* **Given instruction**
Give back only the lines in the records below from the one with "button_spring();" to the one with "import random", both inclusive, word for word.
-- START OF Input data --
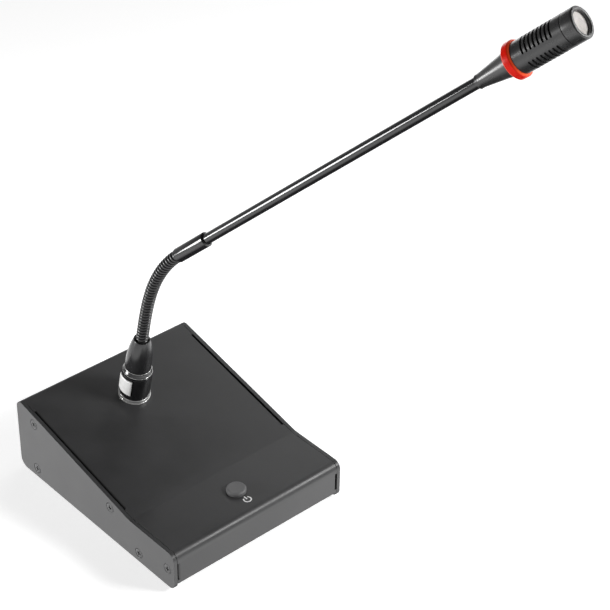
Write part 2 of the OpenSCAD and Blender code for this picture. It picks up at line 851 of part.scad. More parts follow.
module head_screen() {
    r = spigot_r - lining_gap;
    color([0.05, 0.05, 0.05]) on_stem()
        tube(r, r - lining_t, ring_high + spigot_in, cap_low - thread_len);
}
module capsule() {
    color("silver") on_stem() translate([0, 0, cap_low - 3]) cylinder(r = capsule_r, h = capsule_len);
}
module capsule_mount() {
    color("black") on_stem() tube(mouth_r, capsule_r, cap_low - 3.5, cap_low + 2);
}
module front_cap() {
    wall = 1.2;
    color([0.2, 0.2, 0.2]) on_stem() difference() {
        union() {
            translate([0, 0, cap_low]) cylinder(r = head_r, h = cap_len - 0.5);
            translate([0, 0, face - 0.5]) cylinder(r1 = head_r, r2 = head_r - 0.5, h = 0.5);
            translate([0, 0, cap_low - thread_len]) cylinder(r = spigot_r, h = thread_len + over);
        }
        translate([0, 0, cap_low - thread_len - over])
            cylinder(r = mouth_r, h = cap_len + thread_len + 2 * over);
        translate([0, 0, cap_low - thread_len - over])
            cylinder(r = head_r - wall, h = over + 0.5);
        translate([0, 0, face - mesh_back - mesh_t]) cylinder(r = mouth_r + 0.5, h = mesh_t);
    }
}
module front_mesh() {
    color("lightgray") on_stem() translate([0, 0, face - mesh_back - mesh_t])
        cylinder(r = mouth_r + 0.5, h = mesh_t);
}

deck_cover();
bottom_plate();
cheek_left();
cheek_right();
feet();
cheek_screws_left();
cheek_screws_right();
clinch_nuts();
circuit_board();
board_posts();
board_screws();
board_chips();
board_capacitors();
button_cap();
button_spring();
button_switch();
line_jack_bushing();
line_jack_body();
line_jack_nut();
dc_inlet();
dc_pin();
socket_shell();
socket_ring();
socket_nut();
socket_insert();
socket_contacts();
latch_tab();
plug_shell();
plug_insert();
plug_pins();
plug_sleeve();
plug_rings();
boot();
neck_root();
for (i = [1 : n_joints - 1])
    neck_link(i);
neck_tip();
stem_sleeve();
stem_tube();
stem_cable();
head_cone();
led_ring();
led_board();
head_barrel();
head_screen();
capsule();
capsule_mount();
front_cap();
front_mesh();
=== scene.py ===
"""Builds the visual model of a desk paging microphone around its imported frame."""

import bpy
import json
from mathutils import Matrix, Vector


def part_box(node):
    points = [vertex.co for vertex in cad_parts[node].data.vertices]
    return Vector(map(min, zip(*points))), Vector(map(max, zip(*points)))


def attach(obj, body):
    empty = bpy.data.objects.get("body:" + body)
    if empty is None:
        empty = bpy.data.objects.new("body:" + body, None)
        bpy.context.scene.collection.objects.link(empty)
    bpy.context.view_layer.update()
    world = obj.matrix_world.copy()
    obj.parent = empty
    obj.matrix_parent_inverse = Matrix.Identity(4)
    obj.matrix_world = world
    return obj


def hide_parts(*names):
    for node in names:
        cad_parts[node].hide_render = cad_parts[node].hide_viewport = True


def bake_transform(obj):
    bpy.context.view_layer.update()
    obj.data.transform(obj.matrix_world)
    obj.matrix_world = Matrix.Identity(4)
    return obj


bl_info = {
    "name": "Paging microphone",
    "version": (1, 0, 0),
    "blender": (4, 5, 0),
    "location": "View3D > Sidebar > Paging mic",
    "description": "Sloped steel base, talk button, plug-in gooseneck stem and slotted head",
    "category": "Add Mesh",
}

import json
import math
import random

import bmesh
import bpy
from bpy.props import FloatProperty, FloatVectorProperty, IntProperty, PointerProperty
from mathutils import Matrix, Vector

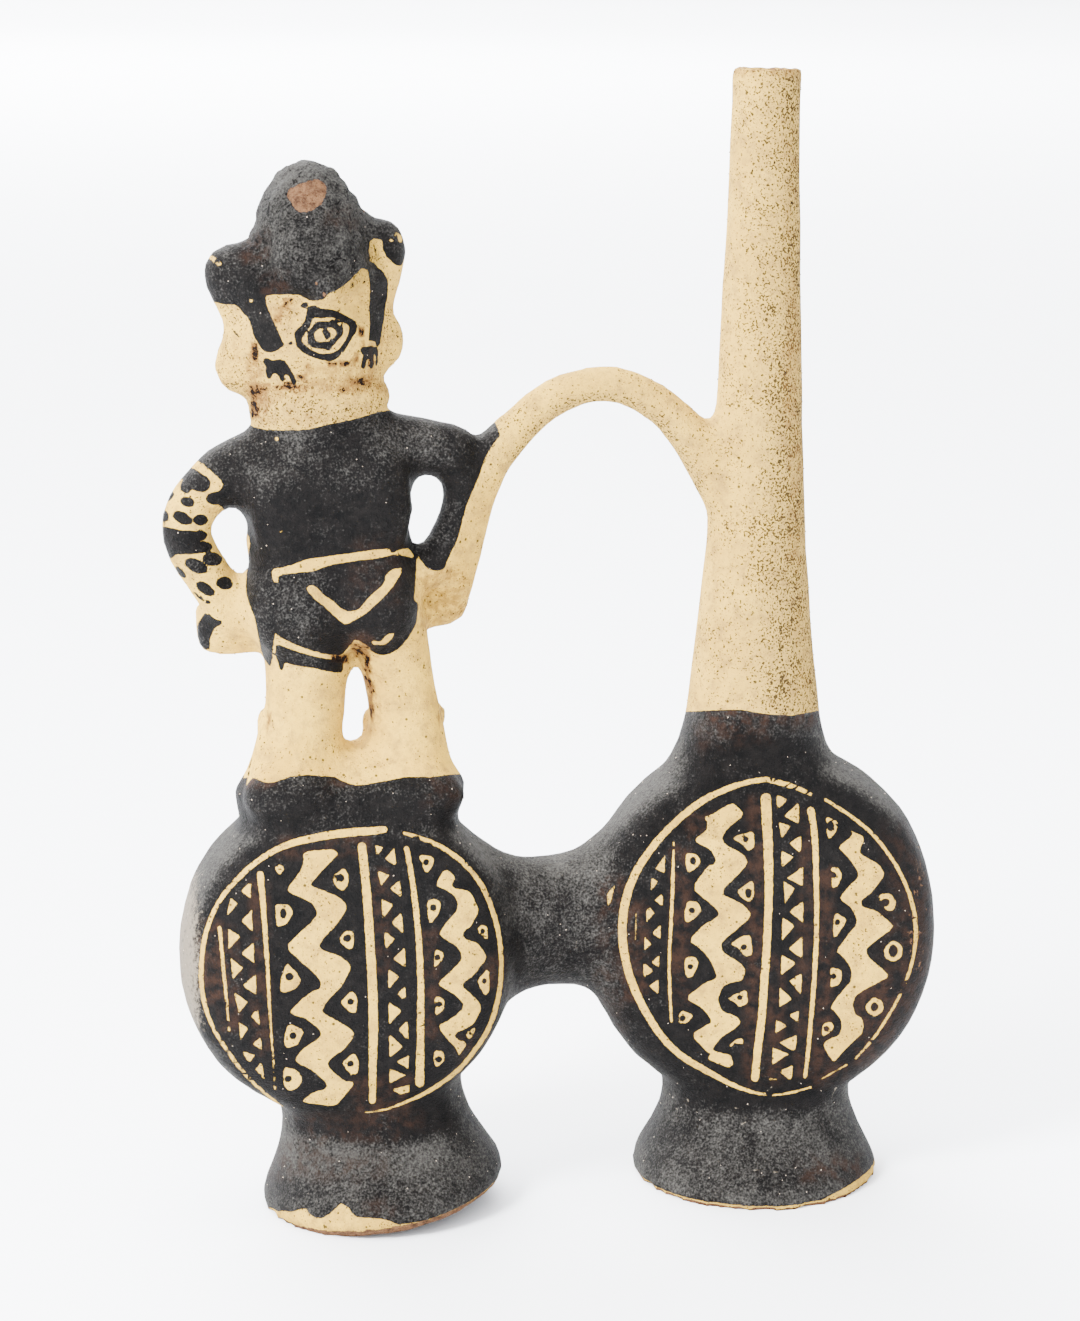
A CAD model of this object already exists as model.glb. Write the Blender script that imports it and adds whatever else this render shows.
"""A double-chambered whistling bottle of fired clay, dressed in its cream and dark slips.

Metres, +Z up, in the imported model's frame. Distances on a painted surface are millimetres.
"""

import math

import bmesh
import bpy
import numpy as np
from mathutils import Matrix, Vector, noise
from mathutils.bvhtree import BVHTree


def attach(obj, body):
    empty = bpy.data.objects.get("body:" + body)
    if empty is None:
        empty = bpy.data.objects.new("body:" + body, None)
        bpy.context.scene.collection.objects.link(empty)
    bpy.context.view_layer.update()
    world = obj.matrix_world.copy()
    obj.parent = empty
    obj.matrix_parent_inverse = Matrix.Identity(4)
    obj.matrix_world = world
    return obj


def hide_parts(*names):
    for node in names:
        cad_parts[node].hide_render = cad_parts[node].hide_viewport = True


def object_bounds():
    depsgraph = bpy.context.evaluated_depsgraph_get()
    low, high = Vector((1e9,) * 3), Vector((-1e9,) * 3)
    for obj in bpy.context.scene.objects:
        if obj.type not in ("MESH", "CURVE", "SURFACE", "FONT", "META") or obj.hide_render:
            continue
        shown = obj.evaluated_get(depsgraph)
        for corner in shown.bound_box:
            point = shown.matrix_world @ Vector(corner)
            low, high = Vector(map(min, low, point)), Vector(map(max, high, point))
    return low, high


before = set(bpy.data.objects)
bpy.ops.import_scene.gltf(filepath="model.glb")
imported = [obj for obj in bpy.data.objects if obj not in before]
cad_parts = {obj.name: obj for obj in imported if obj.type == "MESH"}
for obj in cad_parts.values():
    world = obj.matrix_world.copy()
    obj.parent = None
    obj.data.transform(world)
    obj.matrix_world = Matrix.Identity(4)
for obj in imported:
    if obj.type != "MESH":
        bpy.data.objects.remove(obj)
cad_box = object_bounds()

# The stage
# A wide sheet of matt pale paper under big soft lamps and a soft light brighter on the left, seen from
# the place that the photograph was taken from. None of it is part of the vessel.

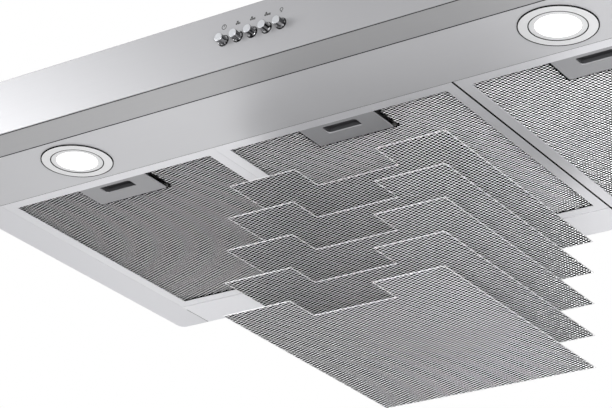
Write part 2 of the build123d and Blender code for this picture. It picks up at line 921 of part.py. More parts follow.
def cable_gland():
    high = foot_low
    low = top - steel
    gland = rod_z(gland_x, gland_y, high, high + gland_flange, gland_flange_radius)
    gland += rod_z(gland_x, gland_y, low - gland_tail, high, gland_radius)
    nut = Pos(gland_x, gland_y, low - gland_nut) * extrude(RegularPolygon(gland_nut_radius, 6), gland_nut)
    gland += nut
    return gland - rod_z(gland_x, gland_y, low - gland_tail, high + gland_flange, gland_bore)


def screw(x, y, seat, length):
    head = rod_z(x, y, seat, seat + screw_head, screw_head_radius)
    head = fillet(head.faces().sort_by(Axis.Z)[-1].edges(), screw_head / 3)
    return head + rod_z(x, y, seat - length, seat, screw_radius)


def fixing_screws():
    seat = top + chimney_sheet
    fixings = [screw(x, y, seat, screw_length) for x, y in flange_screw_places()]
    seat = foot_low + foot_thickness
    fixings += [screw(x, y, seat, foot_screw_length) for x, y in foot_screw_places()]
    for side in sides.values():
        x = side * (switch_half() + ear_width / 2)
        y = front + steel + ear_thickness
        nut = extrude(RegularPolygon(nut_radius, 6), nut_thickness)
        nut = Pos(x, y, button_z) * Rot(-90, 0, 0) * nut
        fixings.append(nut - rod_y(x, y, y + nut_thickness, button_z, stud_radius + stud_play))
    return fixings


def build_parts():
    parts = {
        "canopy_top": canopy_top(),
        "front_fascia": front_fascia(),
        "front_strip": front_strip(),
        "light_panel": light_panel(),
        "rear_strip": rear_strip(),
        "lamp_clips": lamp_clips(),
        "button_rings": button_rings(),
        "switch_block": switch_block(),
        "chimney_lower": chimney_lower(),
        "chimney_upper": chimney_upper(),
        "chimney_bracket": chimney_bracket(),
        "support_frame": support_frame(),
        "blower_motor": blower_motor(),
        "motor_shaft": motor_shaft(),
        "impeller_disc": impeller_disc(),
        "impeller_rings": impeller_rings(),
        "impeller_blades": impeller_blades(),
        "outlet_collar": outlet_collar(),
        "flap_front": flap_front(),
        "flap_rear": flap_rear(),
        "terminal_box": terminal_box(),
        "cable_gland": cable_gland(),
        "fixing_screws": fixing_screws(),
    }
    for name, side in sides.items():
        x = side * lamp_offset
        parts["side_panel_" + name] = side_panel(side)
        parts["lamp_bezel_" + name] = lamp_bezel(x)
        parts["lamp_ring_" + name] = lamp_ring(x)
        parts["lamp_lens_" + name] = lamp_lens(x)
        parts["lamp_can_" + name] = lamp_can(x)
        parts["blower_housing_" + name] = blower_half(side)
    button_names = ["button_off", "button_speed_1", "button_speed_2", "button_speed_3", "button_light"]
    for name, x in zip(button_names, button_places()):
        parts[name] = button(x)
    for name, middle in cassette_middles().items():
        parts["filter_frame_" + name] = filter_frame(middle)
        parts["filter_mesh_" + name] = filter_mesh(middle)
        parts["filter_handle_" + name] = filter_handle(middle)
        parts["filter_latch_" + name] = filter_latch(middle)
        parts["latch_spring_" + name] = latch_spring(middle)
    for index in range(loose_layers):
        parts["mesh_layer_" + str(index + 1)] = mesh_layer(index)
    return parts


def main():
    os.makedirs("parts", exist_ok=True)
    for name, shape in build_parts().items():
        if isinstance(shape, list):
            shape = Compound(children=shape)
        export_step(shape, "parts/" + name + ".step")
        print(name)


main()
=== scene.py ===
import math
import bmesh
import bpy
from mathutils import Matrix, Vector


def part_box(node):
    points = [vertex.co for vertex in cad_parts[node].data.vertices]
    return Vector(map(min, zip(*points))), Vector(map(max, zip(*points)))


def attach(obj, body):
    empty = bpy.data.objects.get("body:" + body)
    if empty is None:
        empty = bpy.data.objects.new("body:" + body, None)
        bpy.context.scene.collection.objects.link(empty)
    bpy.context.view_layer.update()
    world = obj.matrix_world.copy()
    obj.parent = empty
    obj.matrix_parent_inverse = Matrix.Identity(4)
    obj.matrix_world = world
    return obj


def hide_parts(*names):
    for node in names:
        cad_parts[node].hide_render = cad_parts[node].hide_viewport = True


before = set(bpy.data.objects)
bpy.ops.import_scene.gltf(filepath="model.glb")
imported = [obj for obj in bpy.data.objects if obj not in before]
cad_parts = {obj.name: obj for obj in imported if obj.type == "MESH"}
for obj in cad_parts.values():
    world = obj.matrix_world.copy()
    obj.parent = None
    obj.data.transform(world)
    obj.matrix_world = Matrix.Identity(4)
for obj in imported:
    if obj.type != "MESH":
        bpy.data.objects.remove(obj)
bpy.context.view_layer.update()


# The viewpoint: below the hood, in front and to the right of it, with a long lens.
# The lens and the three angles put every seam of the underside where the photograph has it.
IMAGE_WIDTH = 612
FOCAL_PIXELS = 2332.96
SENSOR = 36.0
VIEW_FROM = (1.11237, -2.01535, -1.03922)
VIEW_AZIMUTH = math.radians(34.609)
VIEW_ELEVATION = math.radians(-24.764)
VIEW_ROLL = math.radians(1.932)

camera_data = bpy.data.cameras.new("camera")
camera_data.sensor_width = SENSOR
camera_data.lens = FOCAL_PIXELS / IMAGE_WIDTH * SENSOR
camera_data.clip_end = 50
camera = bpy.data.objects.new("camera", camera_data)
bpy.context.scene.collection.objects.link(camera)
camera.matrix_world = (
    Matrix.Translation(VIEW_FROM)
    @ Matrix.Rotation(VIEW_AZIMUTH, 4, "Z")
    @ Matrix.Rotation(math.pi / 2 - VIEW_ELEVATION, 4, "X")
    @ Matrix.Rotation(VIEW_ROLL, 4, "Z")
)
bpy.context.scene.camera = camera


# The studio: a pale floor far below the hung hood, a white surround and three soft panels.
# One brightens the left of the band, one stands beside the viewer and one lifts the rear strips.
FLOOR_LEVEL = -1.6
FLOOR_SIZE = 30.0
FLOOR_DULL = (0.80, 0.80, 0.80)
FLOOR_PALE = (0.84, 0.84, 0.84)
FLOOR_CLOUDS = 0.1
FLOOR_GLOW = 0.7
SURROUND_LIGHT = 0.25
BAND_WATTS = 5.4
FRONT_WATTS = 52
REAR_WATTS = 6.5
BAND_LEFT_END = (-0.45, -0.5, 0)
UNDERSIDE_MIDDLE = (0, -0.35, -0.05)


def link_object(name, data):
    made = bpy.data.objects.new(name, data)
    bpy.context.scene.collection.objects.link(made)
    return made


def finish_mesh(name, shape, material):
    mesh = bpy.data.meshes.new(name)
    shape.to_mesh(mesh)
    shape.free()
    mesh.materials.append(material)
    return link_object(name, mesh)


def new_material(name):
    material = bpy.data.materials.new(name)
    material.use_nodes = True
    material.node_tree.nodes.clear()
    return material, material.node_tree


def add_node(tree, kind, inputs=(), **settings):
    node = tree.nodes.new(kind)
    for key, value in settings.items():
        setattr(node, key, value)
    for socket, value in dict(inputs).items():
        if isinstance(value, bpy.types.NodeSocket):
            tree.links.new(value, node.inputs[socket])
        else:
            node.inputs[socket].default_value = value
    return node


def new_group(name, inputs, outputs):
    group = bpy.data.node_groups.new(name, "ShaderNodeTree")
    for socket, kind, value in inputs:
        group.interface.new_socket(socket, in_out="INPUT", socket_type=kind).default_value = value
    for socket in outputs:
        group.interface.new_socket(socket, in_out="OUTPUT", socket_type="NodeSocketFloat")
    return group, group.nodes.new("NodeGroupInput"), group.nodes.new("NodeGroupOutput")


def place_group(tree, group, inputs=()):
    node = tree.nodes.new("ShaderNodeGroup")
    node.node_tree = group
    for socket, value in dict(inputs).items():
        node.inputs[socket].default_value = value
    return node


def mix_colour(tree, factor, dark, light):
    return add_node(tree, "ShaderNodeMix", {
        "Factor": factor, "A": (*dark, 1.0), "B": (*light, 1.0)}, data_type="RGBA").outputs["Result"]


def build_fine_grain():
    group, given, result = new_group("fine_grain", [
        ("Scale", "NodeSocketFloat", 300.0), ("Detail", "NodeSocketFloat", 2.0)], ["Grain"])
    place = add_node(group, "ShaderNodeTexCoord")
    grain = add_node(group, "ShaderNodeTexNoise", {
        "Vector": place.outputs["Object"], "Scale": given.outputs["Scale"],
        "Detail": given.outputs["Detail"]})
    group.links.new(grain.outputs["Fac"], result.inputs["Grain"])
    return group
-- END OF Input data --
* **Result of the exercise**
button_spring();
button_switch();
line_jack_bushing();
line_jack_body();
line_jack_nut();
dc_inlet();
dc_pin();
socket_shell();
socket_ring();
socket_nut();
socket_insert();
socket_contacts();
latch_tab();
plug_shell();
plug_insert();
plug_pins();
plug_sleeve();
plug_rings();
boot();
neck_root();
for (i = [1 : n_joints - 1])
    neck_link(i);
neck_tip();
stem_sleeve();
stem_tube();
stem_cable();
head_cone();
led_ring();
led_board();
head_barrel();
head_screen();
capsule();
capsule_mount();
front_cap();
front_mesh();
=== scene.py ===
"""Builds the visual model of a desk paging microphone around its imported frame."""

import bpy
import json
from mathutils import Matrix, Vector


def part_box(node):
    points = [vertex.co for vertex in cad_parts[node].data.vertices]
    return Vector(map(min, zip(*points))), Vector(map(max, zip(*points)))


def attach(obj, body):
    empty = bpy.data.objects.get("body:" + body)
    if empty is None:
        empty = bpy.data.objects.new("body:" + body, None)
        bpy.context.scene.collection.objects.link(empty)
    bpy.context.view_layer.update()
    world = obj.matrix_world.copy()
    obj.parent = empty
    obj.matrix_parent_inverse = Matrix.Identity(4)
    obj.matrix_world = world
    return obj


def hide_parts(*names):
    for node in names:
        cad_parts[node].hide_render = cad_parts[node].hide_viewport = True


def bake_transform(obj):
    bpy.context.view_layer.update()
    obj.data.transform(obj.matrix_world)
    obj.matrix_world = Matrix.Identity(4)
    return obj


bl_info = {
    "name": "Paging microphone",
    "version": (1, 0, 0),
    "blender": (4, 5, 0),
    "location": "View3D > Sidebar > Paging mic",
    "description": "Sloped steel base, talk button, plug-in gooseneck stem and slotted head",
    "category": "Add Mesh",
}

import json
import math
import random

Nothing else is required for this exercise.